O sono

OPINIÃO - Thiago Granja Belieiro

Data 07/12/2024
Horário 05:00

Vinha descendo a rua, vindo da Prefeitura, em direção ao centro e à praça, caminhando lentamente, sem pressa, em mais uma madrugada sem sentido. Passava sempre ali, por aquelas ruas tão conhecidas, em detalhes, com o familiar que se torna tedioso. Sentia a noite e sua solidão, as sensações do vento e o frescor da brisa leve e úmida. Pensava em estar só, sempre, e na falta de explicações para essa realidade que nos cerca. 
A rua de paralelepípedos era larga e comprida, e se perdia de vista seu fim, na subida para chegar na rua de sua casa. Não havia ninguém no caminho até ali, um outro cachorro ou gato, esses, à espreita, desconfiados da sombra que atravessava a noite. Sentia cansaço enquanto andava, um sono profundo, uma indisposição tremendamente inexplicável, sentida na fraqueza das pernas, no pensar confuso e na vontade de deitar. Estava longe de casa ainda, pensou. Deitou ali mesmo, na rua irregular de pedras, no meio dela, de madrugada, como um corpo inerte. 
De manhã, enquanto o sol nascia e as pessoas começavam seus afazeres cotidianos, transeuntes se juntaram em torno do jovem, se perguntando sobre sua saúde ou sanidade mental.

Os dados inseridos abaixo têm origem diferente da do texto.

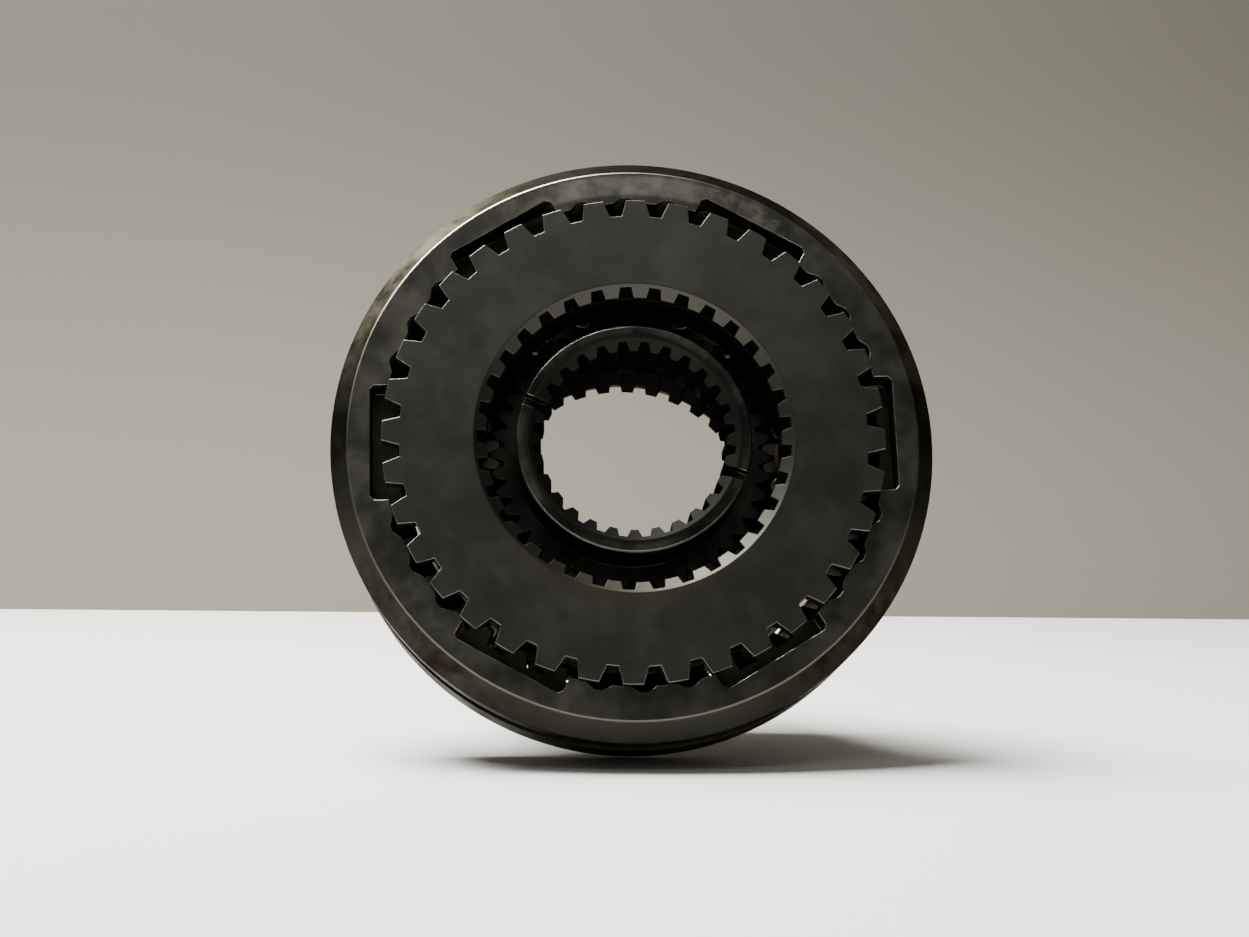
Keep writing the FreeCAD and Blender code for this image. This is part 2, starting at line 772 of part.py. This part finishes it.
def carrier_pieces():
    """The carrier and the small pieces fixed in it."""
    screw = make_cap_screw()
    washer = ring_body("planet_washer", "washer_hole_r", "washer_r", "washer_w")
    half_pitch = number("pitch / 2")
    screw_angles = [planet_angle(i) + half_pitch for i in range(int(number("planet_count")))]
    orbit, screw_y = number("orbit_r"), number("screw_y")
    rear_washer_y = number("planet_front + planet_w + washer_gap")
    front_washer_y = number("planet_front - washer_w - washer_gap")
    return [
        make_carrier_body(),
        make_output_hub(),
        make_carrier_cover(),
        group("carrier_screws", screw, [at_angle(orbit, a, screw_y) for a in screw_angles]),
        make_washers("planet_washers_front", washer, front_washer_y),
        make_washers("planet_washers_rear", washer, rear_washer_y),
        make_pin_lock_pins(),
        make_front_thrust_washer(),
        ring_body("sun_thrust_washer", "sun_washer_bore_r", "sun_washer_r", "sun_washer_w",
                  front="sun_washer_y"),
    ]


def check_and_export(pieces):
    """Stops if any object failed or any piece isn't a whole solid, and writes one STEP file a node."""
    doc.recompute()
    failed = [o.Name for o in doc.Objects if {"Invalid", "Error"} & set(o.State)]
    if failed:
        raise RuntimeError("these objects failed: %s" % ", ".join(failed))
    os.makedirs("parts", exist_ok=True)
    for piece in pieces:
        shape = piece.Shape
        if shape.isNull() or not shape.isValid() or not shape.Solids:
            raise RuntimeError("%s isn't a valid solid" % piece.Label)
        shape.exportStep("parts/%s.step" % piece.Label)
        print("%-22s %3d solids %12.1f mm3" % (piece.Label, len(shape.Solids), shape.Volume))


check_and_export([make_ring_gear(), make_hub_plate(), make_sun_gear()] + planet_pieces() + carrier_pieces())
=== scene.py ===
"""Looks, light and camera for the planetary gear set. Lengths are in metres, in the CAD model's frame.

The main axis is Y, and the front faces point along -Y. Angles on a face run anticlockwise from +X towards
+Z, as seen from the front.
"""

import math

import bpy
from mathutils import Matrix, Vector


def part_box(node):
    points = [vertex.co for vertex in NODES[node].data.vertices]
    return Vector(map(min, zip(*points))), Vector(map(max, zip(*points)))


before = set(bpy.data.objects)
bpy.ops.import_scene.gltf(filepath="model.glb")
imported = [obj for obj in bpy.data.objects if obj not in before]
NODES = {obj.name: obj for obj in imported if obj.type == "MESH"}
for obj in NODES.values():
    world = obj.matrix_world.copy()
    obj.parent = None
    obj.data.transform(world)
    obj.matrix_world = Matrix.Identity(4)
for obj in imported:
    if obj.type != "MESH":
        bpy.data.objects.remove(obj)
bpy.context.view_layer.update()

RING_LOW, RING_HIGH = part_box("ring_gear")
RING_FACE = RING_LOW.y
MILLIMETRE = 0.001
FACE_EDGE_R = 107.0 * MILLIMETRE  # where the ring's flat face ends and its bevel begins
PLATE_BORE_R = 60.0 * MILLIMETRE  # the wide end of the lead-in of the clutch plate's spline
SUN_BORE_R = 41.0 * MILLIMETRE
HUB_BORE_R = 61.0 * MILLIMETRE

# The scales of the patterns in the steel, in patches to the metre, and the depth of its turning marks.
CLOUDS, PATCHES, STREAKS, GRAIN, TURNING, SMUDGES = 60, 110, 60, 1500, 2600, 240
MARK_DEPTH = 0.012 * MILLIMETRE

# Stains and painted light on the ring and the plate: spans of angle in degrees, as start, end and soft
# margin.
# In order: dark brown streaks, golden painted highlights, a painted highlight on the rim line, a painted
# sheen at the top of the face, smudges, a brown tone, and painted light on the plate.
DARK_BROWN_SPANS = (-152, -112, 14), (-62, -22, 12)
GOLDEN_HIGHLIGHT_SPANS = (14, 52, 12), (125, 167, 12)
RIM_HIGHLIGHT_SPAN = (92, 165, 25)
FACE_SHEEN_SPAN = (72, 118, 16)
SMUDGE_SPAN = (55, 84, 5)
BROWN_SPAN = (-135, -50, 20)
LIT_SPAN = (20, 100, 30)

# The stage: the set stands on its ring, tipped back a little, so the floor rises behind it.
FLOOR_SLOPE = math.radians(15.0)
FLOOR_GAP = 0.2 * MILLIMETRE
FLOOR_TOUCH = Vector((0, RING_HIGH.y, RING_LOW.z + FLOOR_GAP))
WALL_AWAY = 0.89
STAGE_WIDTH, FLOOR_LENGTH, WALL_HEIGHT = 12, 2 * WALL_AWAY + 4, 8
# Painted shade: the stage's paint darkens between these heights.
DIM_FROM, DIM_TO = 0.12, 0.68  # heights between which the stage's paint gets darker

# The camera looks up at the front face from below the main axis, at close range.
CAMERA_PLACE = Vector((-0.0289, RING_FACE - 0.60, -0.189))
CAMERA_YAW, CAMERA_PITCH = math.radians(-2.4), math.radians(12.15)
LENS, SENSOR, SHIFT_Y = 48.4, 36.0, 0.10


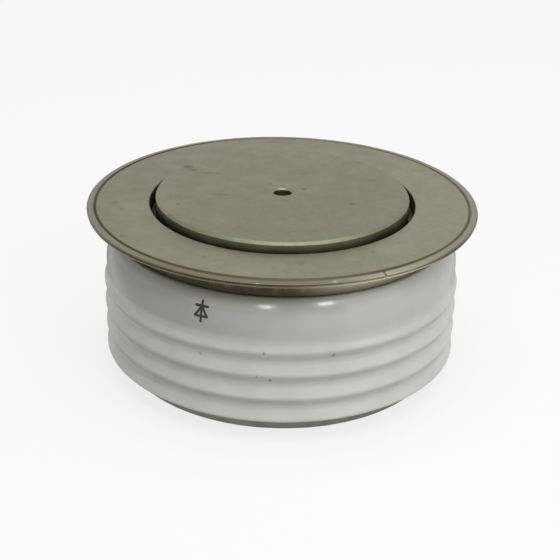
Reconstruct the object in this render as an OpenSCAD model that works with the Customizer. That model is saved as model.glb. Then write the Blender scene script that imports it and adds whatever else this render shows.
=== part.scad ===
// Disc-type rectifier diode, also called a press-pack or hockey-puck diode.
// A silicon wafer lies between two thick copper poles in a ribbed ceramic ring. Thin formed
// rings join the poles to the ceramic, and the rim is pressure welded all round.
// Every piece is a ring or a disc about the Z axis. Z = 0 is the anode's contact face.

/* [Poles] */
// Height over both contact faces, with the diode clamped
height = 35; // [32:0.5:42]
// Diameter of the poles where they show
pole_d = 48.8; // [40:0.1:56]
// Bevel round each contact face
pole_bevel = 0.5; // [0.2:0.1:1]
// How far the buried part of a pole stands out past the part that shows
collar_w = 2; // [1.2:0.1:3]
// Height of the anode pole
anode_pole_h = 13.6; // [10:0.1:16]
// Height of the narrower pad with which a pole presses on the discs
pad_h = 1.2; // [0.6:0.1:2]
// How far the cathode's face stands above the lid
cathode_stand = 1.5; // [0.5:0.1:3]
// How far the anode's face stands below the lower ring
anode_stand = 1.1; // [0.4:0.1:2]

/* [Locating holes] */
// Diameter of the hole in the middle of each contact face
locating_d = 3.5; // [2.5:0.1:6]
// Depth of the hole below the contact face
locating_depth = 3; // [2:0.1:5]
// Countersink at the mouth of the hole
locating_bevel = 0.3; // [0.1:0.1:0.6]

/* [Ceramic ring] */
// Gap between the poles and the bore of the ceramic
bore_gap = 1.6; // [0.8:0.1:3]
// Wall of the ceramic at the bottom of a groove
ceramic_wall = 5.9; // [4:0.1:8]
// Number of ribs, counting the one at the lower end
rib_n = 4; // [2:1:6]
// Depth of the grooves between the ribs
rib_depth = 0.8; // [0.6:0.1:2]
// Width of a rib's crest, before it is rounded
crest_w = 0.4; // [0.3:0.1:0.8]
// Width of a groove's floor, before it is rounded
floor_w = 0.8; // [0.3:0.1:1.2]
// Rounding of the crests
crest_round = 0.6; // [0.2:0.1:1]
// Rounding of the groove floors
floor_round = 2; // [0.4:0.1:3]
// Share of a groove's flanks, in height, that the steep underside of a rib takes
rib_lean = 0.45; // [0.2:0.05:0.5]
// How far the plain band lies inside the rib crests
band_step = 0.5; // [0.3:0.1:0.9]
// Length of the plain, marked band above the top rib's crest
band_h = 9.4; // [7:0.1:11]
// Straight part at the foot of the plain band, before it curves in to the top
band_foot_h = 2.6; // [0.5:0.1:3.5]
// Width of the flat ends to which the metal rings are brazed
end_face_w = 4; // [2:0.1:4.4]
// Height of the lowest crest above the ceramic's lower end
end_rib_h = 0.6; // [0.6:0.05:1.4]

/* [Lid and weld ring] */
// Thickness of the lid's sheet
lid_t = 0.5; // [0.4:0.1:1.2]
// Gap between the cathode pole and the lid's wall, seen from above
recess_gap = 1.15; // [0.6:0.05:2]
// Depth of that gap, from the lid's face to the lid's foot
recess_h = 3; // [2:0.1:4]
// How far the rim stands out past the ribs
rim_overhang = 2.8; // [1.5:0.1:5]
// Width of the slope that the squeezing leaves along the rim's edge
slope_w = 0.9; // [0.4:0.1:1.1]
// Fall of that slope
slope_h = 0.15; // [0.05:0.05:0.2]
// Distance of the weld groove's middle from the rim
weld_groove_in = 1.55; // [1.5:0.05:2.4]
// Width of the weld groove
weld_groove_w = 0.5; // [0.3:0.05:0.6]
// Depth of the weld groove
weld_groove_h = 0.25; // [0.1:0.05:0.3]
// Thickness of the weld ring's sheet
weld_t = 0.5; // [0.4:0.1:1]
// Height of the weld ring from the ceramic to the lid
neck_h = 5; // [2.5:0.1:6]
// How much smaller in radius the weld ring's rim is than the lid's
weld_inset = 0.1; // [0:0.05:0.3]

/* [Lower ring] */
// Thickness of the lower ring's sheet
lower_ring_t = 0.6; // [0.4:0.1:0.8]
// Height of the lower ring
lower_ring_h = 3.2; // [2.4:0.1:4]
// How far the ceramic's ribs stand out past the lower ring
lower_ring_in = 3.15; // [2.5:0.05:3.8]
// Outer bend radius of the lower ring
lower_ring_bend = 0.8; // [0.7:0.1:1.1]

/* [Discs inside] */
// Width of the step between a pole's buried part and the anode disc's edge
disc_inset = 0.9; // [0.5:0.1:1.4]
// Thickness of the anode-side molybdenum disc, to which the wafer is alloyed
anode_disc_t = 2.5; // [1.5:0.1:3.5]
// Thickness of the silicon wafer
wafer_t = 1; // [0.5:0.1:1.2]
// How far the wafer's underside lies inside the anode disc's edge
wafer_inset = 0.5; // [0.3:0.1:0.8]
// Width of the bevel ground on the wafer's edge
wafer_bevel = 0.8; // [0.4:0.1:1.2]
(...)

Tentaram acordá-lo, mas foi em vão. Não se mexia, mas parecia saudável, dormindo pesadamente como um bebê. Levaram o rapaz ao hospital e lá o internaram para exames. Os médicos fizeram avaliações, procuraram sintomas, discutiram possibilidades, aventaram um coma, um infarto, aneurisma, mas o jovem não tinha nada e apenas aparentava dormir. 
Acharam a família, que veio prontamente cuidar de seu filho querido. Não entendiam o que poderia ter acontecido, mas também não sabiam explicar porque ele estava na rua de madrugada, sozinho. Certamente não tinham explicações para o fato dele dormir no meio da rua, a noite toda. Acharam por bem deixá-lo no hospital, em observação, descansando nesse sono perfeitamente anormal para alguém de sua compleição física bastante saudável. O fato era incomum, mas ele parecia bem, afinal. 
Passaram-se alguns dias e ele não acordava. A família vinha em aflição crescente e os médicos não sabiam mais quais explicações podiam dar. Apesar de tudo, o semblante do rapaz era assaz agradável, e ele parecia mesmo estar gostando dos sonhos que tinha, aparentemente, demonstrando em sorrisinhos ou em uma passividade plácida em seu rosto. Todos notavam essas estranhas manifestações soníferas e pensavam que talvez ele gostaria de continuar ali por mais tempo. Sua vontade estava inerte, ainda mais que a dos outros. 
Obrigados pelo cotidiano e pelos dias que passavam, todos foram retomando seus afazeres, e mesmo sua mãe vinha pouco para vê-lo, dia assim, dia não, por semanas. Ele não reagia e a tendência é que vida volte ao normal para os demais. A solidão do rapaz que jazia inerte no seu sono profundo apenas indicava o caminho seguido por todos, na pequenez de suas existências bravias e sem sentido aparente. No seu íntimo, é possível que ele pensasse em acordar, como fez, anos depois. Sem entender nada do que havia acontecido, as explicações ficarão para depois, ao dormir para sempre.